Mark Walker leaves governor’s race for new, GOP drawn congressional district

Congressional seat is currently held by Democrat Kathy Manning

By: - October 26, 2023 11:05 am
Mark Walker talks to a woman with her back turned at the North Carolina General Assembly

Former US Rep. Mark Walker talks to abortion opponents at Legislative Building on May 16, 2023. (Photo: Lynn Bonner)

Former Congressman Mark Walker announced he will leave the race for governor Wednesday, and instead pursue a return to the U.S House via the state’s 6th Congressional District seat under newly redrawn maps more favorable to Republicans.

U.S. Rep.
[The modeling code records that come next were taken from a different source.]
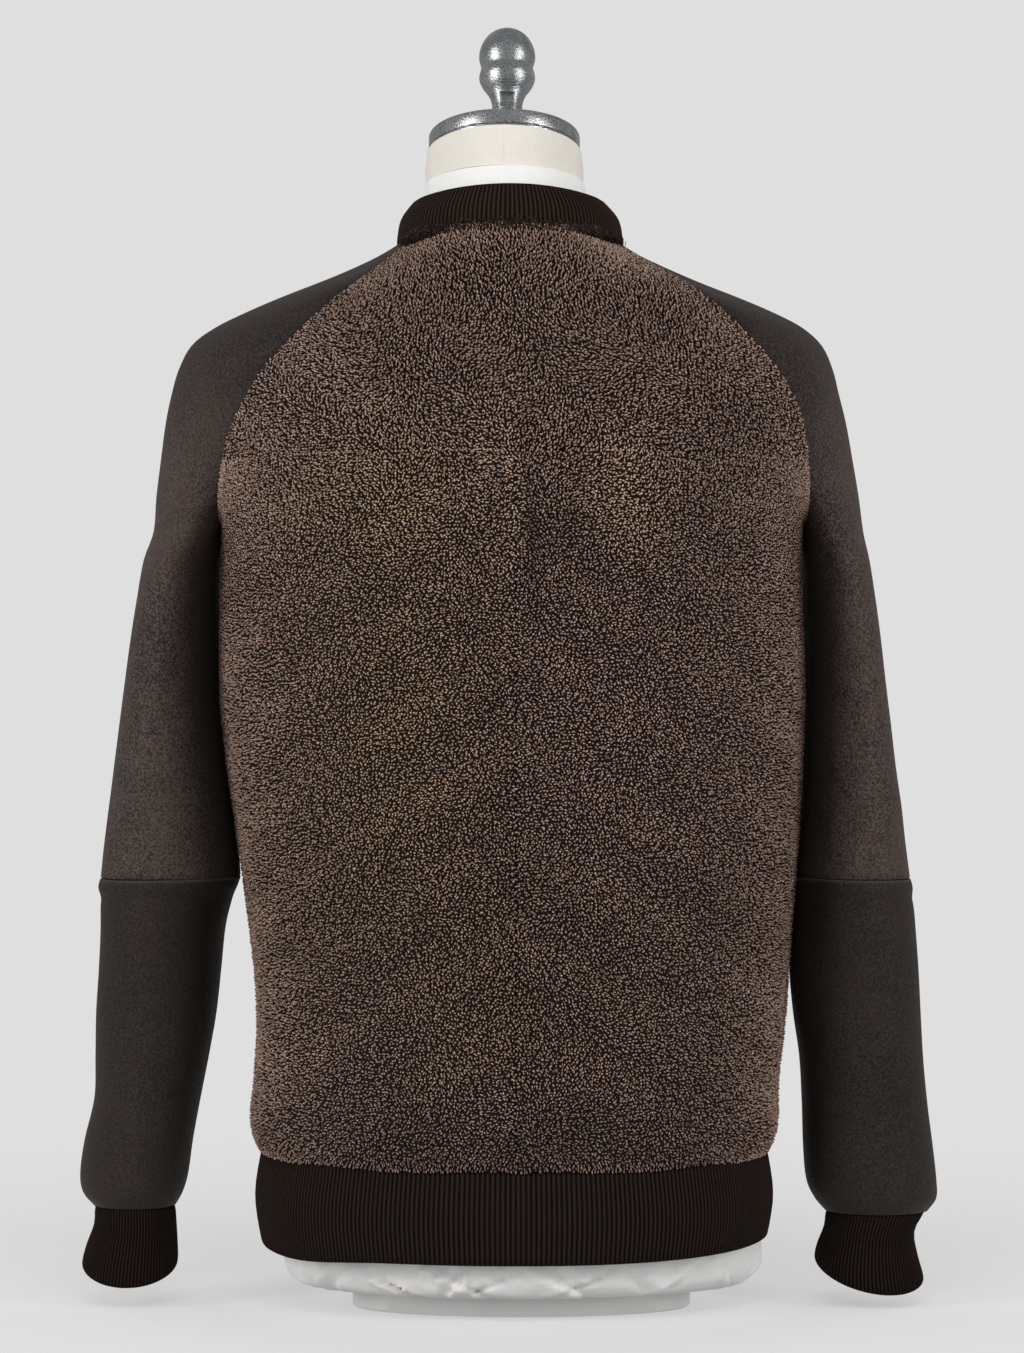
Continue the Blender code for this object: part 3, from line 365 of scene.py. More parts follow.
def leatherFinish():
    # Matt nappa: cell grain with fine pores, cloudy and warm blotches, paler worn seams.
    look = leatherLook
    finish = Finish("sleeveLeather", {
        "Specular IOR Level": 0.22, "Sheen Weight": 0.05, "Sheen Roughness": 0.45,
        "Sheen Tint": tone(190, 170, 150)})
    cloud = finish.noise(9.0, 4.0)
    blotch = finish.noise(55.0, 3.0)
    speck = finish.noise(620.0, 3.0, roughness=0.65)
    grain = finish.cells(look["grainSize"], feature="DISTANCE_TO_EDGE")
    pore = finish.noise(2600.0, 2.0)
    worn = finish.attribute("worn")
    lower = finish.attribute("lower")
    around = finish.attribute("around")
    fleck = finish.clamp(1.0 - finish.cells(520.0) * 2.4)
    share = finish.clamp(cloud * 0.8 + blotch * 0.7 + speck * 4.5 + fleck * 0.6 - 2.62)
    colour = finish.mix(share, look["dark"], look["light"])
    # The outer side is tinted warm as a painted sheen, beside the warm blotches of the cloud.
    outside = (1.0 - around) ** 4.0
    colour = finish.mix(finish.clamp(cloud * 2.6 - 1.3 + outside * 0.7) * 0.6, colour, look["warm"])
    # Painted shade darkens the lower sleeves and the shoulders toward the neck.
    colour = finish.scaled(colour, 1.0 - lower * (1.0 - look["lowerShade"]))
    # Painted shade on the side of the sleeve toward the body.
    colour = finish.scaled(colour, 1.0 - around ** 5.0 * (1.0 - look["innerShade"]))
    colour = finish.mix(finish.clamp(worn) * 0.45, colour, look["worn"])
    roughness = finish.clamp(blotch * 0.22 + speck * 0.2 + 0.42)
    height = finish.clamp(grain * 1.6) + pore * 0.5 + speck * 2.4 + fleck * 0.6 + blotch * 1.5
    return finish.done(colour=colour, roughness=roughness,
                       normal=finish.bump(height, look["grainDepth"], 0.85))


ribLook = {
    # the valleys between the ribs are painted shade
    "valleyShade": tone(2, 1, 1),
    "ridge": tone(50, 40, 34),
    "stitchLength": 2.3,    # millimetres along a rib
}


def ribFinish():
    # Knit: each rib is a row of slanting stitches, told by the UV map in millimetres.
    look = ribLook
    finish = Finish("ribKnit", {"Roughness": 0.9, "Specular IOR Level": 0.08})
    uv = finish.node("ShaderNodeUVMap", {"uv_map": "cloth"}, {}, "UV")
    ridge = finish.attribute("ridge")
    stitches = finish.waves("DIAGONAL", 0.314 * 2.0 / look["stitchLength"], uv, 0.4)
    fluff = finish.noise(1300.0, 2.0)
    # The ridge strength is low in the valleys and on the band's inside, where the colour is painted shade.
    share = finish.clamp(ridge * 0.62 + stitches * ridge * 0.34 + fluff * 0.34 - 0.26)
    colour = finish.mix(share, look["valleyShade"], look["ridge"])
    height = stitches * 0.7 + fluff * 0.5
    return finish.done(colour=colour, normal=finish.bump(height, 0.0003, 0.7))


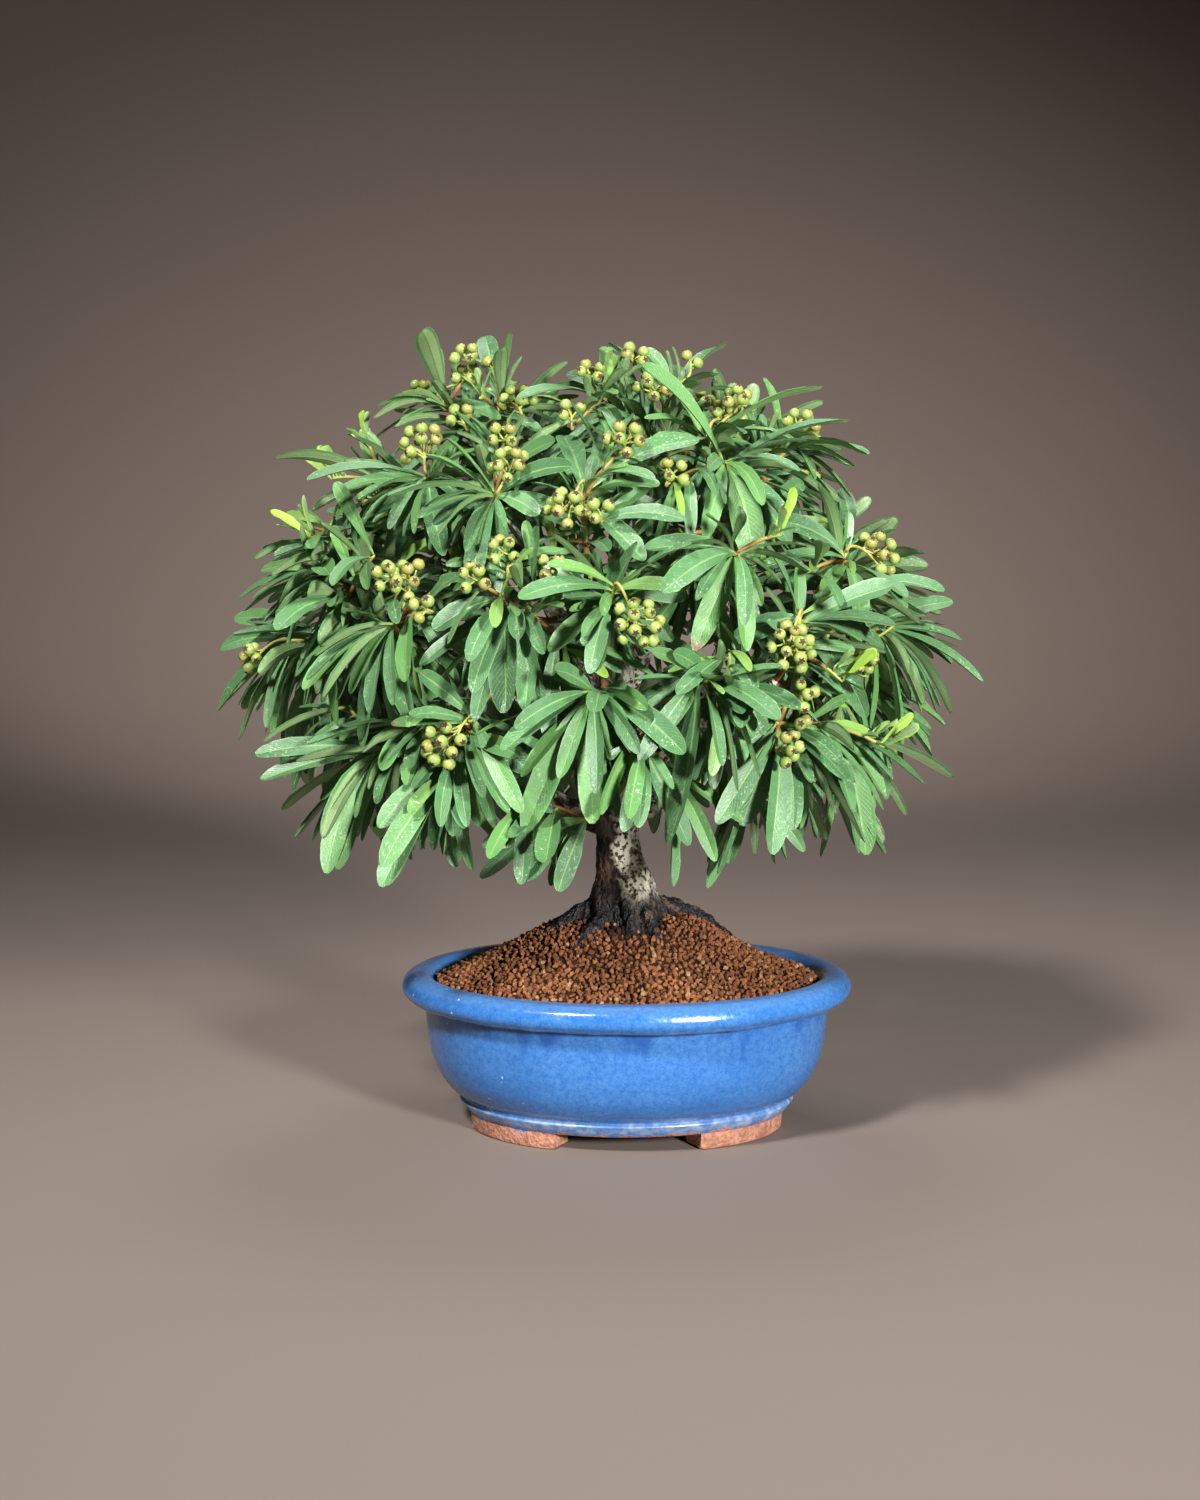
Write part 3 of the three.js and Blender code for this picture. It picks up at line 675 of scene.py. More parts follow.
@dataclass(frozen=True)
class GlazeFinish(Finish):
    """Mottled blue glaze that breaks pale at edges and leaves the feet bare clay."""

    title = "blue_glaze"
    specular = 0.65
    deep: Colour = (0.004, 0.062, 0.28)
    body: Colour = (0.019, 0.115, 0.37)
    pale: Colour = (0.057, 0.19, 0.465)
    lip: Colour = (0.057, 0.125, 0.3)
    broken: Colour = (0.42, 0.5, 0.6)
    underside_line: Colour = (0.06, 0.05, 0.07)
    clay: Colour = (0.5, 0.23, 0.15)
    stain: Colour = (0.27, 0.115, 0.07)
    neck_height: float = 0.057
    lip_edge: Span = (0.0568, 0.058, 0.0586, 0.0602)
    underside_span: Span = (0.0568, 0.0575, 0.0577, 0.0584)
    base_edge: Span = (0.0075, 0.0105, 0.0125, 0.0165)

    def paint(self, look: Look) -> Paint:
        """Lays the glaze, its drips and breaks, and the bare clay below.

        Args:
            look: The material to write in.

        Returns:
            The colour, the roughness and the normal.
        """
        x, _, z = look.split()
        fine = look.mottle(420, 2.6, 1.8)
        blue = look.mix(fine, self.body, self.pale)
        cloudy = look.band(look.noise(24, 2), 0.4, 0.8, 0, 0.5)
        blue = look.mix(cloudy, blue, look.mix(0.5, self.body, self.deep))
        run = (z - self.neck_height) * 20 + look.noise(75, 4, look.flattened(0.55))
        drips = look.band(run, 0.36, 0.58, 0, 0.8) * look.band(z, 0.0585, self.neck_height)
        blue = look.mix(drips, blue, self.deep)
        blue = look.mix(look.band(z, 0.0655, 0.069), blue, look.mix(fine, self.lip, self.pale))
        edge_break = look.layer(z, self.lip_edge) * look.band(look.noise(180), 0.45, 0.75, 0, 0.25)
        # A thin dark line in patches along the lip's underside, where it meets the body.
        underside_line = look.layer(z, self.underside_span) * look.band(look.noise(120), 0.35, 0.6)
        blue = look.mix(underside_line, blue, self.underside_line)
        base_break = look.layer(z, self.base_edge) * look.band(look.noise(190, 4), 0.38, 0.72, 0.15, 0.75)
        blue = look.mix(look.most(edge_break, base_break), blue, self.broken)
        pinholes = look.speckle(330, 0.17, 0.07)
        blue = look.mix(pinholes * look.band(x, 0, -0.06), blue, self.broken)
        bare = look.band(look.noise(150) * 0.009 + z, 0.0132, 0.0118)
        grit = look.mottle(160, 4, 2)
        colour = look.mix(bare, blue, look.mix(grit, self.clay, self.stain))
        roughness = look.most(bare, base_break * 0.6) * 0.55 + look.band(fine, 0.2, 0.9, 0.16, 0.26)
        waves = look.bump(look.noise(45, 1), 0.0012, 0.25)
        dents = look.bump(pinholes * -1, 0.0002, 0.6, waves)
        return colour, roughness, look.bump(grit * bare, 0.0006, 0.7, dents)


@dataclass(frozen=True)
class GrainFinish(Finish):
    """Baked clay crumbs, orange-brown, most of them darker near the trunk."""

    title = "clay_grain"
    specular = 0.08
    orange: Colour = (0.31, 0.128, 0.054)
    brown: Colour = (0.13, 0.052, 0.025)
    tan: Colour = (0.4, 0.25, 0.13)
    trunk_dark: Colour = (0.022, 0.014, 0.011)
    plain_from: float = 0.041
    dark_to: float = 0.033

    def paint(self, look: Look) -> Paint:
        """Gives each crumb its own shade.

        Args:
            look: The material to write in.

        Returns:
            The colour, the roughness and the normal.
        """
        lot = look.mark("lot")
        crumb = look.mottle(500, 3, 1.6)
        colour = look.mix(look.band(lot, 0.1, 0.9), self.brown, self.orange)
        colour = look.mix(look.band(lot, 0.94, 0.97), colour, self.tan)
        colour = look.mix(crumb * 0.6, colour, self.brown)
        x, y, _ = look.split()
        flat = look.out("ShaderNodeCombineXYZ", {0: x - STAND[0] * MM, 1: y})
        ragged = look.noise(110, 2) * 0.022 + look.sum("LENGTH", flat)
        # Crumbs with a lower lot within about 3 to 4 cm of the trunk are laid near black.
        darkened = look.band(ragged, self.plain_from, self.dark_to) * look.band(lot, 0.75, 0.6)
        colour = look.mix(darkened, colour, self.trunk_dark)
        return colour, look.band(lot, 0, 1, 0.75, 0.95), look.bump(crumb, 0.0004, 0.8)


@dataclass(frozen=True)
class GapShadeFinish(Finish):
    """A near-black ground under the crumbs: painted shade for the gaps between them."""

    title = "humus"
    specular = 0.05
    dark: Colour = (0.012, 0.007, 0.005)
    light: Colour = (0.06, 0.024, 0.012)

    def paint(self, look: Look) -> Paint:
        """Lays a dark mottle of painted shade."""
        crumb = look.mottle(300, 3, 2)
        return look.mix(crumb, self.dark, self.light), 0.95, look.bump(crumb, 0.001, 0.8)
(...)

Kathy Manning, a Greensboro Democrat, has held the seat since 2021, when the district was redrawn and Walker chose not to run again. Walker made a bid for the GOP nomination for Senate seat vacated by Richard Burr, but came third in the primary. Sen. Ted Budd ultimately won that seat.

Rep. Kathy Manning
Rep. Kathy Manning – Photo:

Walker and his wife decided it was time to return to Washington, D.C., after seeing the new maps, he said in a statement Wednesday.

“With the new congressional district maps being made public last week, Kelly and I have been overwhelmed with the number of grassroots citizens and officials reaching out for us to consider taking the fight back to Congress,” Walker said. “Before I was redistricted out of North Carolina’s 6th district by a leftist lawsuit and a handful of Raleigh elites, I was honored to serve the people of High Point and central North Carolina in the U.S. Congress.”

Those “Raleigh elites” include the state leadership of Walker’s own party, with whom he has butted heads from the beginnings of his political career.

In 2014 Walker, then a politically unknown Baptist pastor from Greensboro, entered a crowded, bare-knuckle scrum of a GOP primary to replace former Congressman Howard Coble. All but written off by party bigwigs and pundits alike, Walker bested a series of well-established political names for the open 6th District seat, winning a tough final run-off with Phil Berger Jr., son of the powerful President Pro Tem of the North Carolina Senate.

Walker spent six years in the U.S. House, was elected to chair the Republican Study Committee after one term, and served as vice chair of the Republican Conference. He has maintained relationships with the congressional colleagues in Washington, including newly elected Republican House Speaker Mike Johnson, of Louisiana, who Walker calls “my dear friend.”

In his statement Wednesday, Walker said he has the support of  Johnson and more than 40 Republican Congressional members in his return bid, as well as nearly $500,000 in campaign pledges from supporters.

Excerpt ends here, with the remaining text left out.